Accelerate AMCA with every resource available. Tejas Mk-2, TEDBF, and AMCA must succeed—not as prestige projects but as the foundation of India's future air power. Accept that timelines will slip. Accept that costs will overrun. But do not accept failure, because failure means permanent dependence.

The Rafale is excellent. The SU-57 is tempting. But neither is Indian.

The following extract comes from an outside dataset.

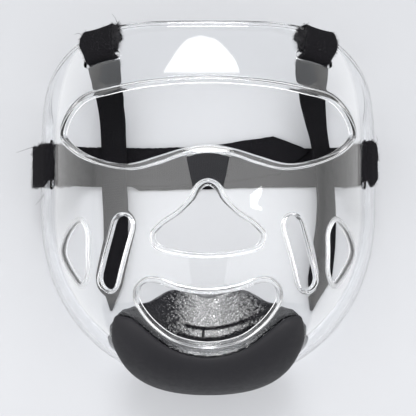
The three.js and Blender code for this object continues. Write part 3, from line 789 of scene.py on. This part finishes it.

Only the AMCA, flawed and delayed as it may be, represents true strategic autonomy. Only indigenous development ensures that India's air force answers to no one but India.


The Gambit's Meaning

The Rafale gambit is a calculated risk.

India is betting that France will remain reliable for the three decades these aircraft will serve. It is betting that indigenous capability will mature before the fleet ages out. It is betting that the bridge will hold long enough to reach the other side.

These are reasonable bets. France has earned trust. Indian aerospace is advancing. The destination, though distant, is visible.

But India must never forget that the Rafale is a foreign aircraft, purchased because Indian alternatives were not ready in time. The celebration of this deal should be muted—it represents necessity, not triumph.

The triumph will come when an AMCA squadron takes to the skies, powered by Indian engines, armed with Indian missiles, controlled by Indian software, and beholden to no foreign power.

That day is coming. The Rafale buys time to reach it.

Use that time wisely.


The Rafale deal is expected to be formally signed by late 2026, with deliveries beginning in 2028. Meanwhile, the AMCA prototype rolls out the same year. India's aerospace future is being built on both tracks—one foreign, one indigenous. Only one leads to true independence.